»»

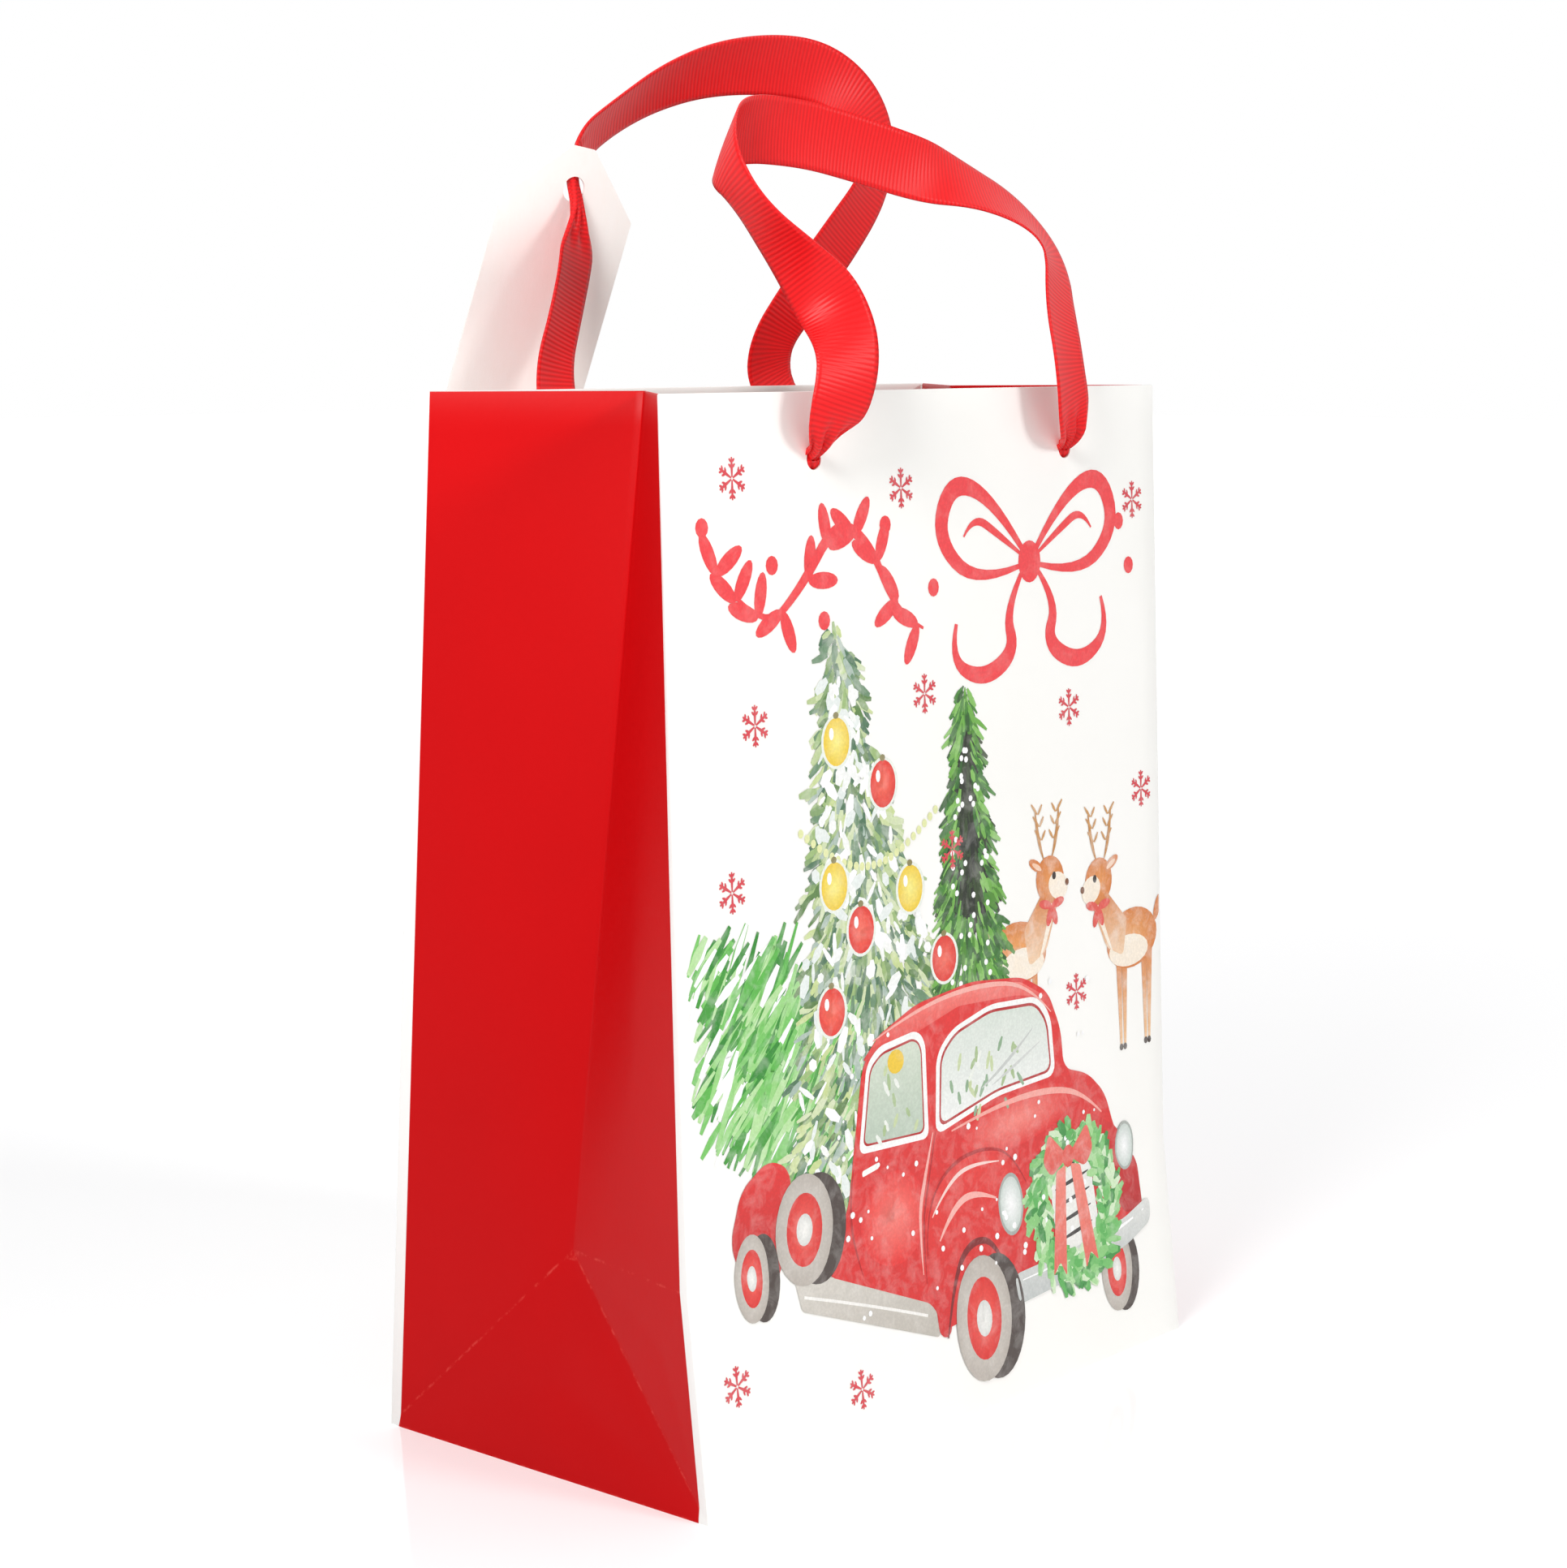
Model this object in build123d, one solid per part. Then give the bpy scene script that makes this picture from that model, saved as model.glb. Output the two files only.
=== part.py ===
from build123d import *
import math
import os

# A paper gift bag with ribbon handles, in millimetres.
# +X runs along the front panel to the right, the front panel is on -Y, +Z is up.
# The origin is the middle of the base, on the surface that the bag stands on.

# The bag as it is cut and folded
bag_width = 180.0        # front panel, left fold to right fold
bag_height = 240.0       # measured along the paper, from the base fold to the top edge
bag_depth = 100.0        # side panel, front fold to back fold
paper = 0.3              # thickness of the coated paper
card = 0.6               # thickness of the stiffening strips in the top hems
board = 0.8              # thickness of the loose base board

# How far the folds stand from a plain box
front_set_back = 12.0    # top edge of the front panel, back from its base fold
back_set_in = 15.5       # top edge of the back panel, in from its base fold
front_crease_push = 5.6  # the flat-fold crease across the front panel, pushed in
side_crease_push = 10.7  # the point where the side panel's creases meet, pushed in

# Top hem, stiffeners and the holes for the handles
hem_depth = 30.0
stiffener_depth = 27.0
stiffener_drop = 1.5     # from the top edge down to the stiffener
hem_end_gap = 3.5        # from a corner fold to the end of a hem or stiffener
hole_drop = 14.5         # from the top edge down to the hole centres
hole_left = -41.0
hole_right = 52.0
hole_diameter = 5.0
punch_length = 10.0      # long enough to pass through the panel, stiffener and hem

# Base flaps and base board
flap_overlap = 30.0      # how far the front and back flaps lie over each other
flap_gap = 0.3           # between a flap's end and the side panel
side_flap_reach = 46.0   # how far a side flap reaches in
base_board_gap = 1.4     # around the base board

# Glue tab that closes the tube, inside the back panel
tab_width = 14.0
tab_gap = 3.0            # from the corner fold to the tab's edge

# Grosgrain ribbon; its cord is round, with the ribbon's own section
ribbon_width = 15.0
ribbon_thickness = 0.45
cord_radius = math.sqrt(ribbon_width * ribbon_thickness / math.pi)
knot_radius = 4.6
knot_length = 6.5
knot_rounding = 2.4
neck_length = 1.6        # how far the knotted end stands out of the panel

# Hang tag
tag_width = 38.0
tag_height = 84.0
tag_thickness = 0.5
tag_shoulder = 15.0      # height of the cut corners
tag_top_width = 6.0
tag_hole_drop = 10.0     # from the tag's top edge to its hole centre
tag_hole_diameter = 6.0
tag_hole_place = (-28.3, 46.2, 286.0)
tag_turn = 12.0          # the tag's width from +X towards -Y, degrees
tag_swing_out = 15.0     # its lower end away from the bag, degrees
tag_lean = 9.0           # its lower end to the left, degrees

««

**Brief**
Write out the whole listing again. Match it word for word.

**Exercise solution**
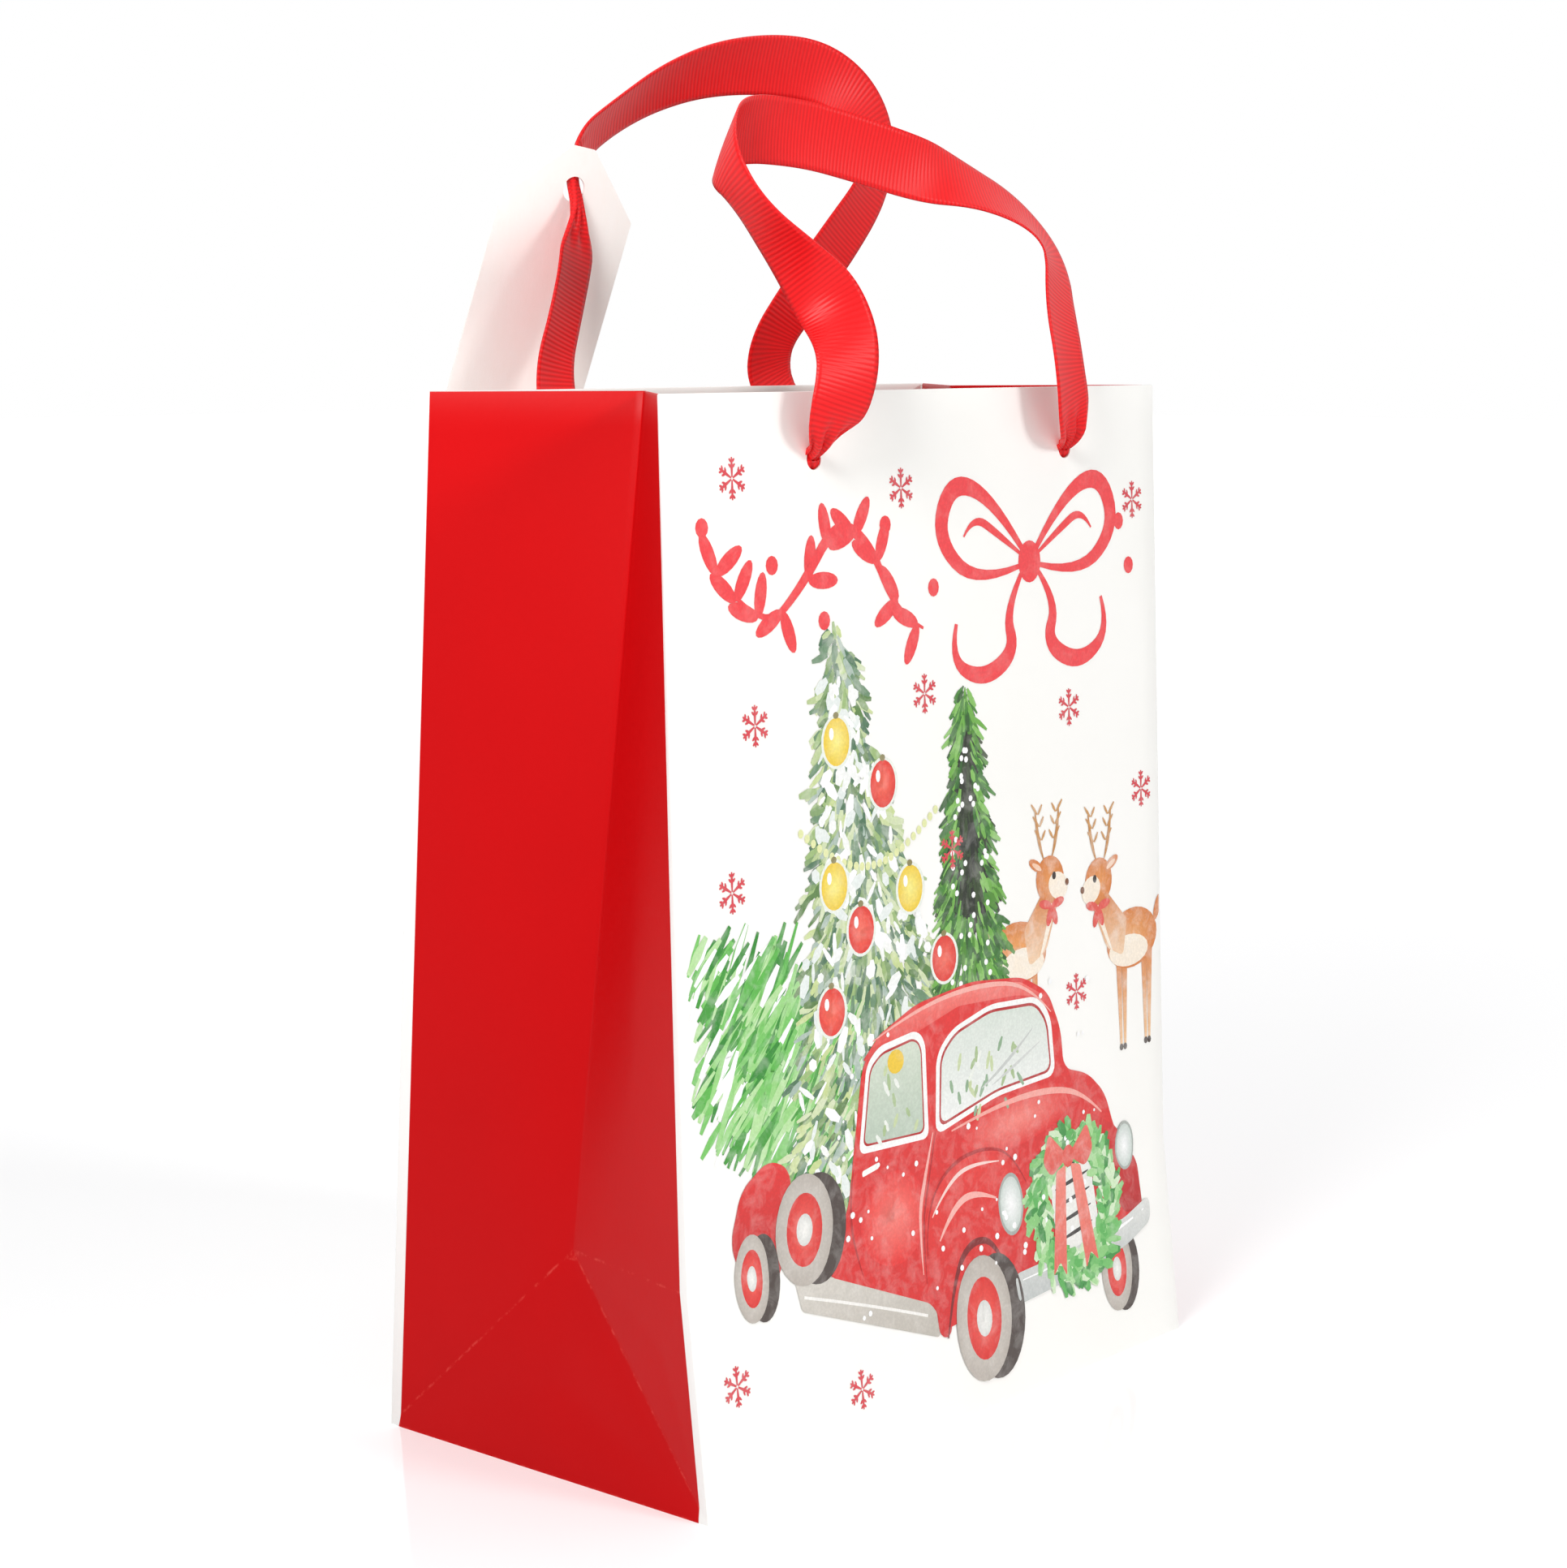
Model this object in build123d, one solid per part. Then give the bpy scene script that makes this picture from that model, saved as model.glb. Output the two files only.
=== part.py ===
from build123d import *
import math
import os

# A paper gift bag with ribbon handles, in millimetres.
# +X runs along the front panel to the right, the front panel is on -Y, +Z is up.
# The origin is the middle of the base, on the surface that the bag stands on.

# The bag as it is cut and folded
bag_width = 180.0        # front panel, left fold to right fold
bag_height = 240.0       # measured along the paper, from the base fold to the top edge
bag_depth = 100.0        # side panel, front fold to back fold
paper = 0.3              # thickness of the coated paper
card = 0.6               # thickness of the stiffening strips in the top hems
board = 0.8              # thickness of the loose base board

# How far the folds stand from a plain box
front_set_back = 12.0    # top edge of the front panel, back from its base fold
back_set_in = 15.5       # top edge of the back panel, in from its base fold
front_crease_push = 5.6  # the flat-fold crease across the front panel, pushed in
side_crease_push = 10.7  # the point where the side panel's creases meet, pushed in

# Top hem, stiffeners and the holes for the handles
hem_depth = 30.0
stiffener_depth = 27.0
stiffener_drop = 1.5     # from the top edge down to the stiffener
hem_end_gap = 3.5        # from a corner fold to the end of a hem or stiffener
hole_drop = 14.5         # from the top edge down to the hole centres
hole_left = -41.0
hole_right = 52.0
hole_diameter = 5.0
punch_length = 10.0      # long enough to pass through the panel, stiffener and hem

# Base flaps and base board
flap_overlap = 30.0      # how far the front and back flaps lie over each other
flap_gap = 0.3           # between a flap's end and the side panel
side_flap_reach = 46.0   # how far a side flap reaches in
base_board_gap = 1.4     # around the base board

# Glue tab that closes the tube, inside the back panel
tab_width = 14.0
tab_gap = 3.0            # from the corner fold to the tab's edge

# Grosgrain ribbon; its cord is round, with the ribbon's own section
ribbon_width = 15.0
ribbon_thickness = 0.45
cord_radius = math.sqrt(ribbon_width * ribbon_thickness / math.pi)
knot_radius = 4.6
knot_length = 6.5
knot_rounding = 2.4
neck_length = 1.6        # how far the knotted end stands out of the panel

# Hang tag
tag_width = 38.0
tag_height = 84.0
tag_thickness = 0.5
tag_shoulder = 15.0      # height of the cut corners
tag_top_width = 6.0
tag_hole_drop = 10.0     # from the tag's top edge to its hole centre
tag_hole_diameter = 6.0
tag_hole_place = (-28.3, 46.2, 286.0)
tag_turn = 12.0          # the tag's width from +X towards -Y, degrees
tag_swing_out = 15.0     # its lower end away from the bag, degrees
tag_lean = 9.0           # its lower end to the left, degrees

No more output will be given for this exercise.